Design of Outdoor Spaces Just as Important as Inside

In garden design, the hard palette refers to constructed elements. The soft palette is strictly plants. Separating these two palettes makes designing your yard a lot easier. Put them together properly and you have a near perfect garden.
When interior decorators tackle a house or room they create little boards upon which fabrics, paint chips, finishes and carpeting samples are all arranged together. This is their chosen palette for the room's decor. Think of your yard that way, too.

Your palette will be composed of many of the same conceptual materials because you live in a garden much the same way you live in a room. You want everything in the garden to support everything else so it presents a well-planned, integrated scheme. Creating a similar collection like the decorator's board is a big help in knowing if your theoretical backyard-design decisions will work in the real world.
Whereas a decorator features hard flooring and carpet, you will choose similar materials for outdoors. This hard palette could include brick paving, concrete, stone or wood decking. The price of each will vary considerably.
Not all paving areas in the yard receive the same attention. Those high use spaces outside living or family room doors will be seen all year around from indoors and out. This is where you put your high-end primary paving to enhance the overall visual quality. Redwood deck, stone or tile are typical choices here.
You can use a secondary paving for more functional areas. This would include connector walkways, driveways, kids' play areas and more functional surfaces. The cost per square foot may be half that of your primary paving.
The key to a successful palette is making choices to ensure that both primary and secondary paving work well together. For example, you might choose a higher-priced flagstone for a primary area and augment that with poured concrete for secondary paving. It should be tinted to provide a more analogous look. Be sure it will enhance the beauty of the stone, not fight it. Seeing a concrete admixture color sample next to the stone sample takes the guesswork out of this decision. And it's essential you study them outside in the sunshine for a true assessment of how they'll look in the yard.
These are the kinds of decisions that are rarely considered in the yard because many landscapers just don't apply the same attention to details as decorators do. But when you study really fabulous outdoor living spaces you find that all share a strongly integrated palette.

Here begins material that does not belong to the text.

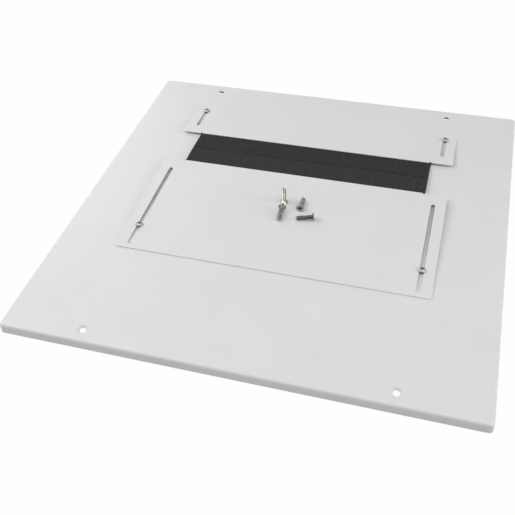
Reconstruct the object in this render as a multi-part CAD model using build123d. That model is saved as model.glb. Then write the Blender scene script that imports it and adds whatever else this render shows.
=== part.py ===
from build123d import *
import os
from math import asin, atan, cos, degrees, radians, sin, sqrt, tan

os.makedirs("parts", exist_ok=True)

# Frame: millimetres, +Z up, -Y is the front, origin at the middle of the rim's lower edges.

# Folded top plate
plate_side = 600.0
plate_height = 14.0
sheet = 1.5
fold_radius = 3.5
corner_radius = 5.0

# Cable aperture in the top plate, with its middle behind the plate's own
aperture_width = 350.0
aperture_depth = 240.0
aperture_corner = 6.0
aperture_y = 60.0

# Fixing holes: pressed cones for M6 countersunk screws
fixing_x = 192.5
fixing_y = 281.0
fixing_hole_radius = 4.3
cone_radius = 6.5
cone_land = 0.3
cone_blend = 9.0

# Slide plates: each rests on its outer edge and, near its inner edge, on its foam strip.
# The front one lies a little to the left in the play of its slots.
slide_width = 428.6
slide_sheet = 1.5
slide_corner = 3.0
slot_x = 196.6
slot_width = 5.8
slot_margin = 7.5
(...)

The hard palette includes other components of equal value. Building walls and fences as enclosures carry the same importance as interior wall-coverings, stair banisters and room dividers. When present together, each of these must be well matched in both color and style. Those decisions will also be made in conjunction with your paving choices, just as wall paint would be made against carpet and flooring. In short, everything must relate in one way or another.
The same applies to your garden furnishings. Whether you choose aluminum or wood outdoors, how it fits in will be dictated by your hard palette. The color of these is important because they will be sitting amidst your paving choices. Therefore these, too, should be closely compared with real samples in direct sunlight.
While all of this comparison seems burdensome and time consuming, consider it a blessing. Without comparisons you have no basis for making a choice. But when your samples help you rule out 28 of 30 possible outdoor dining sets at the home-improvement store, an overwhelming task becomes very simple.
Before you start building or buying or planting, create your sample palette. Make your decisions well in advance. When the time comes to hire contractors and spend the money, you'll sleep well at night knowing you've already got it exactly right.